Interest: How does Henry keep  them hooked? He paints a picture. He creates a future in which St Crispin’s day forever will belong to each of them. It will be celebrated as a day when they will show their scars to jealous friends and admiring families and remember the glories of this day. “He that shall live this day and see old age will yearly on the vigil feast his neighbours and say Tomorrow is St. Crispin. Then will he strip his sleeve and show his scars. And say “these wounds I had on St. Crispin’s Day”.

Why painting such a picture works so well as a motivational tool is that each soldier’s version of the future is yet a personal one.
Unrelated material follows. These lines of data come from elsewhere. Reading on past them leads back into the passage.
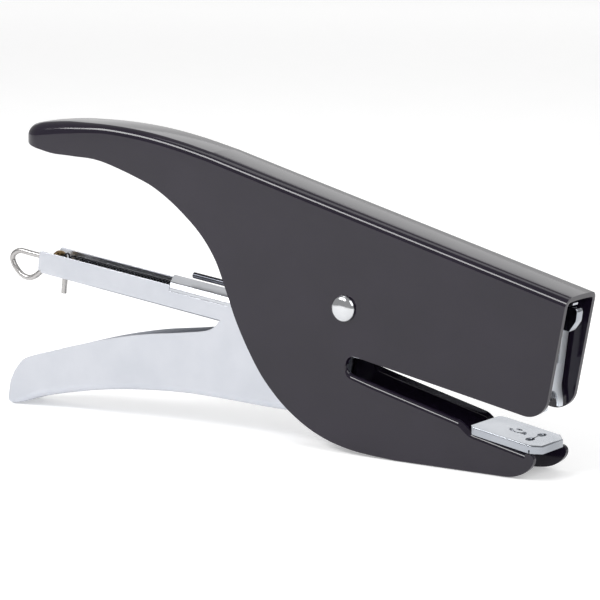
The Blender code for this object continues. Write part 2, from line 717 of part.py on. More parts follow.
def guide_rod(parent, finish):
    """The straight rod, its finger ring, and the tail that bends down as a latch pin."""
    points = [(ROD_FRONT, 0.0, ROD_AXIS), (-60.0, 0.0, ROD_AXIS)]
    points += [(u, 0.0, v) for u, v in spline(RING_RUN) + RING_RUN[-1:]]
    points += [(LATCH_U - 0.9, 0.0, LATCH_RUN_V),
               (LATCH_U - 0.25, 0.0, LATCH_RUN_V - 0.25), (LATCH_U, 0.0, LATCH_RUN_V - 0.9),
               (LATCH_U, 0.0, LATCH_BOTTOM)]
    return wire("guide_rod", points, WIRE_RADIUS, parent, finish)


def tube(name, inner, outer, low, high, parent, finish):
    made = add_object(name, bar_mesh(name, outer, low, high, ROD_AXIS), parent, finish)
    cut(made, bar_mesh("bore", inner, low - 1.0, high + 1.0, ROD_AXIS))
    return made


def staple_pusher(parent, finish):
    low = FLOOR + CHANNEL_SHEET + 0.3
    pusher = add_object("staple_pusher",
                        block_mesh("staple_pusher", (PUSHER_REAR, -4.1, low),
                                   (PUSHER_FRONT, 4.1, -7.3)), parent, finish)
    cut(pusher, bar_mesh("bore", WIRE_RADIUS + 0.2, PUSHER_REAR - 1.0, PUSHER_FRONT + 1.0,
                         ROD_AXIS))
    return pusher


clear_scene()
PARTS = new_collection("plier_stapler")
CUTTERS = new_collection("cutters")


def build():
    black = material("black_enamel", (0.030, 0.029, 0.033), 0.22, 0.0)
    nickel = material("nickel_plate", (0.80, 0.81, 0.84), 0.18, 1.0)
    bright = material("bright_steel", (0.72, 0.73, 0.75), 0.25, 1.0)
    dark = material("dark_spring_steel", (0.05, 0.05, 0.055), 0.35, 1.0)
    brass = material("brass", (0.62, 0.45, 0.20), 0.35, 1.0)
    body = frame_empty("body_frame", 0.0)
    lever = frame_empty("lever_frame", 0.0)
    magazine = frame_empty("magazine_frame", MAGAZINE_TILT)
    body_shell(body, black)
    anvil_plate(body, nickel)
    pivot_rivet(body, nickel)
    ring("pivot_sleeve", SHANK_RADIUS + 0.2, SLEEVE_RADIUS, -6.45, 6.45, body, bright)
    ring("washer_near", SLEEVE_RADIUS + 0.2, 4.6, 6.2, 6.45, body, bright)
    ring("washer_far", SLEEVE_RADIUS + 0.2, 4.6, -6.45, -6.2, body, bright)
    squeeze_lever(lever, nickel)
    magazine_channel(magazine, nickel)
    magazine_cover(magazine, nickel)
    nose_plate(magazine, nickel)
    staple_strip(magazine, bright)
    return_spring(magazine, dark)
    driver_blade(magazine, bright)
    driver_tongue(magazine, nickel)
    tongue_rivet(magazine, bright)
    guide_rod(magazine, nickel)
    collar = tube("rod_collar", WIRE_RADIUS + 0.15, COLLAR_RADIUS, COLLAR_REAR, COLLAR_FRONT,
                  magazine, brass)
    cut(collar, block_mesh("flat", (COLLAR_REAR - 1.0, -5.0, -15.0),
                           (COLLAR_FRONT + 1.0, 5.0, COLLAR_FLAT)))
    tube("rod_end_washer", WIRE_RADIUS + 0.15, 1.9, 55.4, 56.2, magazine, brass)
    tube("pusher_spring", COIL_INNER, COIL_OUTER, -99.2, PUSHER_REAR - 0.3, magazine, dark)
    staple_pusher(magazine, bright)
    for made in PARTS.objects:
        if made.type == "MESH" and not made.name.startswith("pivot"):
            smooth(made)


build()
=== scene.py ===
"""Plier stapler: the finished looks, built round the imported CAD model.

Shapes are drawn in millimetres from the pivot, the axis of the one large rivet: x runs to the
head, y across the width and z up. Pieces of the magazine are drawn in its own tilted frame, u
along the channel and v square to it, as their x and z.
"""
import json
import math

import bmesh
import bpy
from mathutils import Matrix, Vector


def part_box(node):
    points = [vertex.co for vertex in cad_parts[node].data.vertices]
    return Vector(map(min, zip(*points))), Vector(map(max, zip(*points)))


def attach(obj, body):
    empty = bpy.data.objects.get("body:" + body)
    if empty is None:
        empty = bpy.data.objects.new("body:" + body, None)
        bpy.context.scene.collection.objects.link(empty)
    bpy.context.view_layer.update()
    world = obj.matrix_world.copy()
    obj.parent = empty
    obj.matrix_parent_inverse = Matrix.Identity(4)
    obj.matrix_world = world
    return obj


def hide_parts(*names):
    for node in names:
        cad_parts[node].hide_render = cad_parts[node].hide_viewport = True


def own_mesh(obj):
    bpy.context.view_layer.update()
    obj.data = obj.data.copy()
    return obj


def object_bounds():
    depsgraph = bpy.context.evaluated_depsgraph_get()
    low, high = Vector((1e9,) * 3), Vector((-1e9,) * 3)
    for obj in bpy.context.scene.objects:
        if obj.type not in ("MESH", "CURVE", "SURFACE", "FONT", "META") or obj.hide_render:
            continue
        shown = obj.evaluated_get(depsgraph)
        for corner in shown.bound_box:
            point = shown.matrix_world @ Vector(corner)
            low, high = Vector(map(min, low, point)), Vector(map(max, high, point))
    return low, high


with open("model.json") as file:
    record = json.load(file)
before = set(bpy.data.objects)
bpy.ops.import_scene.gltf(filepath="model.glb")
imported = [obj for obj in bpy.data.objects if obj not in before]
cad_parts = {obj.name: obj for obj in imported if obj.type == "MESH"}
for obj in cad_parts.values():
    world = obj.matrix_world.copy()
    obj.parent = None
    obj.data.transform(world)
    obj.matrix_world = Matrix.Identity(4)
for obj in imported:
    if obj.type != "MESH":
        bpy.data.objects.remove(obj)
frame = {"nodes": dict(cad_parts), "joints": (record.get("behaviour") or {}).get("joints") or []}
CAD_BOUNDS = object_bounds()

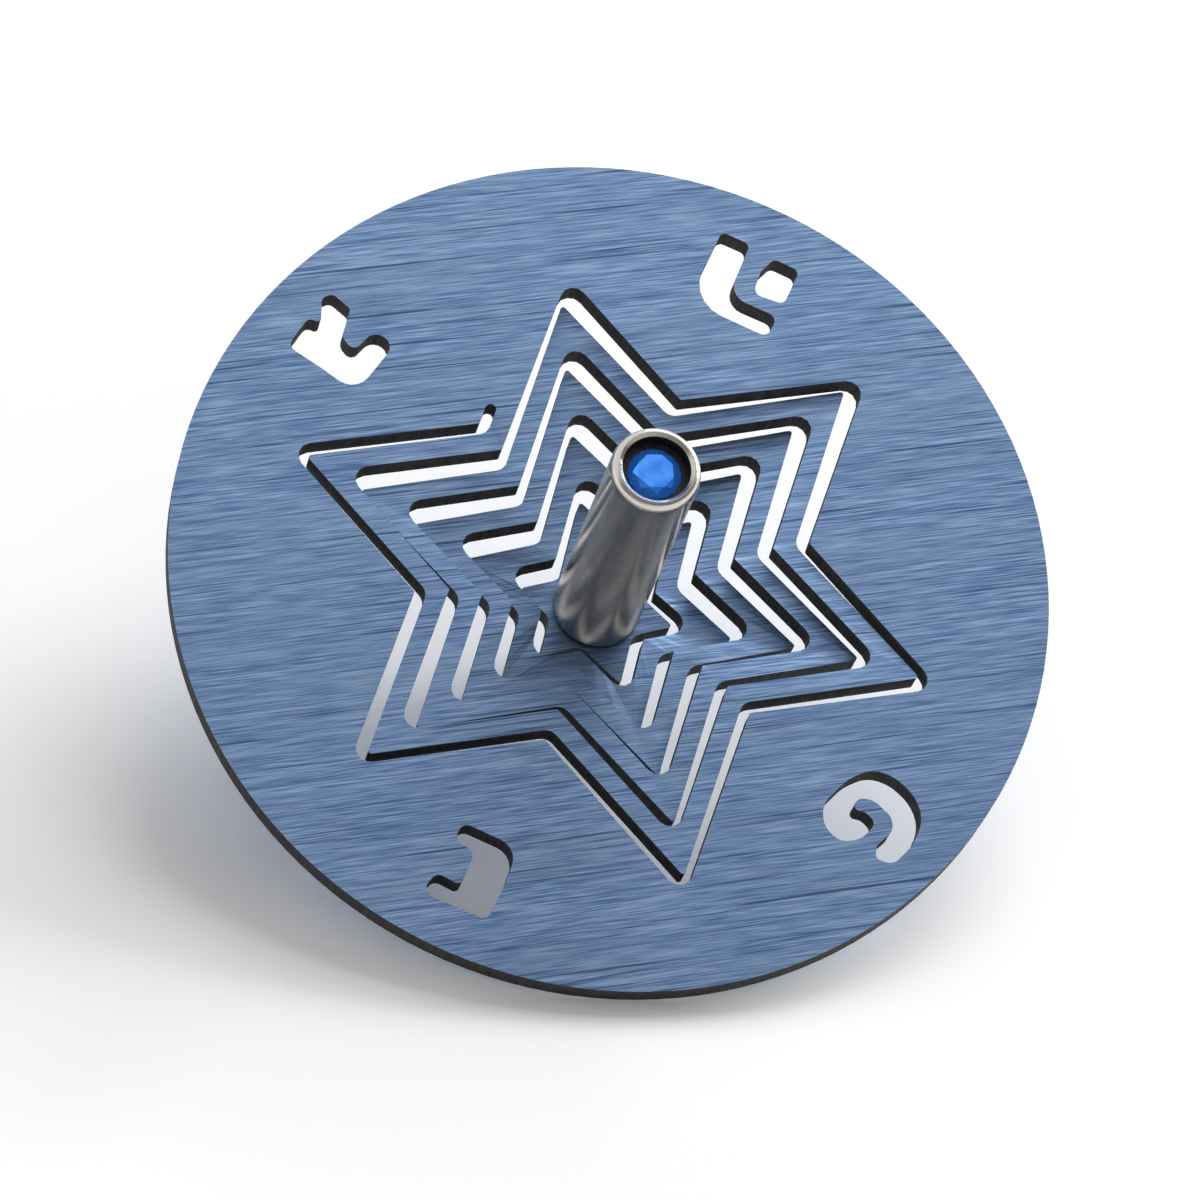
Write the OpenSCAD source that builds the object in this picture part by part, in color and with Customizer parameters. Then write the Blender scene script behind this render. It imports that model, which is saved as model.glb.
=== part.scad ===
// Disc dreidel with a spiral-cut star, a steel finger stem and a blue stone.
// Built upright on its spinning point, which is the origin. The stem points along +Z.
// The disc, its spiral arms and its hub are one sheet: a single slot winds inwards in five turns
// of a six-pointed star, and the arms that it leaves step down from the rim to the hub.

/* [Disc] */
// outer diameter of the disc
disc_d = 80; // [40:0.5:120]
// thickness of the sheet that the disc is cut from
sheet_t = 2.2; // [1:0.1:4]
// width of the small stub left on the rim where the blank was held
stub_w = 1.3; // [0.5:0.1:3]
// how far that stub stands out from the rim
stub_out = 0.45; // [0.1:0.05:1]

/* [Spiral star] */
// border between the rim and the sharp corners of the outermost slot's middle line
star_border = 9.3; // [6:0.1:14]
// gap between the stem's side and the middle line of the slot's innermost turn
stem_room = 0.35; // [0.1:0.05:1]
// how much closer to the axis one opposite pair of the star's sides lies than the others
star_flat = 0.45; // [0:0.05:0.8]
// width of the slot
slot_w = 1; // [0.5:0.05:1.4]
// radius of the slot's middle line at each corner of the star
slot_corner_r = 0.75; // [0.7:0.05:1.2]
// length of the slot's first stretch, before its first inner corner
slot_lead = 1.6; // [0.5:0.1:3]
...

They can see in their mind’s eye their own families, friends, villages and contexts. So in reality Henry is creating hundred’s of individual pictures, not just one. Therein lies the genius of the speech for me.

Commitment to Practice: OK,  I mentioned this in my last blog that I am cheating a bit here by pointing to Branagh’s stagecraft and the fact that this scene clearly took a great deal of practice!

Well, I hope you enjoyed this little exercise. Thanks for indulging me in my passion for Shakespeare and may I take this opportunity to wish you and your family a wonderful Holiday Season.

I will be back in the New Year to hopefully paint some pictures for you in which you, like Henry, can rally your own troops and bring motivation and morale to all who hear you.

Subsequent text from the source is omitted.